# Stihl BG 86 C-E



## XSKIER (Nov 7, 2013)

I see the new hand held blowers have the HD2 air filters! How bout ya?


----------



## eiklj (Nov 15, 2013)

I wonder if older units can be retrofitted to a new HD filter? Mine could use one.


----------



## XSKIER (Nov 16, 2013)

I did notice the base and cover are slightly different, but all of the BGs and SHs at the dealer were current, no direct comparison to the old. I suppose I could haul my old SH in there and compare?


----------



## eiklj (Nov 16, 2013)

I'll have to check it out.


----------



## knothole (Nov 27, 2013)

Just bought one yesterday. Seems like a well built piece. Has plenty of power too. DO like the air filter!.


----------



## XSKIER (Nov 27, 2013)

knothole said:


> Just bought one yesterday. Seems like a well built piece. Has plenty of power too. DO like the air filter!.


NICE!!!


----------



## GrassGuerilla (Nov 27, 2013)

Glad to hear they finally improved them. The old ones were pretty pathetic. Especially given that they are intended to blow lots of dust and debris.


----------



## knothole (Nov 29, 2013)

GrassGuerilla said:


> Glad to hear they finally improved them. The old ones were pretty pathetic. Especially given that they are intended to* blow lots of dust and debris*.

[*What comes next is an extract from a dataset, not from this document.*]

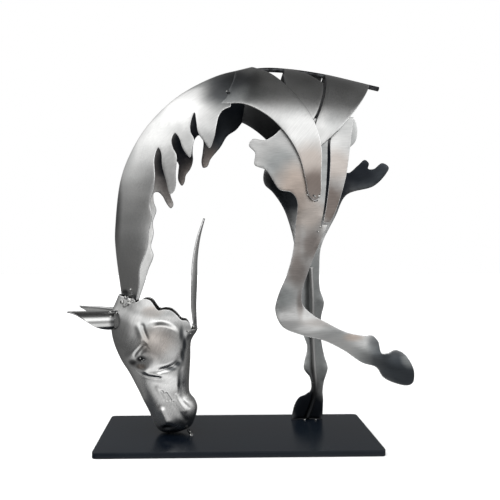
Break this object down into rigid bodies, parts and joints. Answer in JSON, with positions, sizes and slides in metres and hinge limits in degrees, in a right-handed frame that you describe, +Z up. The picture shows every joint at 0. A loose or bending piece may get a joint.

They do blow lots of snow too, great way to quickly clean off the truck. It starts so quick and easy that it's as quick to use it for snow removal as a brush.


----------



## GrassGuerilla (Nov 29, 2013)

I use my bg 86 with a gutter clean out tube to make sure the gutters stay clean during fall wood burning season. Just so sparks from the chimney won't have any fuel to find. 

For snow duty I bust out the Redmax backpack. It pretty much replaces a snow brush and shovel. Even busts up glazed over pack several inches deep.


----------



## KenJax Tree (Oct 15, 2014)

Did anyone figure out if the HD2 filter can be used on older models? If so do you have the part#?


----------



## LowVolt (Nov 4, 2014)

PICS?


----------



## KenJax Tree (Nov 4, 2014)

I did see one with the HD2 at the dealer and it won't work on mine


----------



## CR888 (Nov 4, 2014)

Stihl really got them handheld blowers right HD or not. l have a BG56 which is not the prograde BG86 and it gets used daily mon-fri for about an hour or so each day. It gets no nice treatment (no warm up) just straight to WOT as soon as it starts and has been with us now for over 3 years. lt is still on its original spark plug and the only part that has been replaced was the foam air filter....which it really did not need. l would buy this model again and as they are half the price of the Bg86 l think they are great value considering they have the same clambshell engine. l like clambshells for certain applications. l would love to know from a stihl tech what the reason is for a slight power increase in the 86 over the 56. l bet that you could make a 56 perform the same as an 86 with a simple ignition module swap. lts not neccessary as the 56 runs great.....but my CAD NEEDS to know!


----------



## DND 9000 (Nov 5, 2014)

Hi

The reason for the slight power increase between the BG 56 ang BG 86 is the Max. RPM at full throttle.

Max. permissible speed with nozzle on BG 56 is 6800 rpm.
Max. permissible speed with nozzle on BG 86 is 7200 rpm.

The ignition modules between these two units are different too.
Ignition Module BG 56 is 4241 400 1302.
Ignition Module BG 86 is 4241 400 1307.

I hope this helps you a little bit.


----------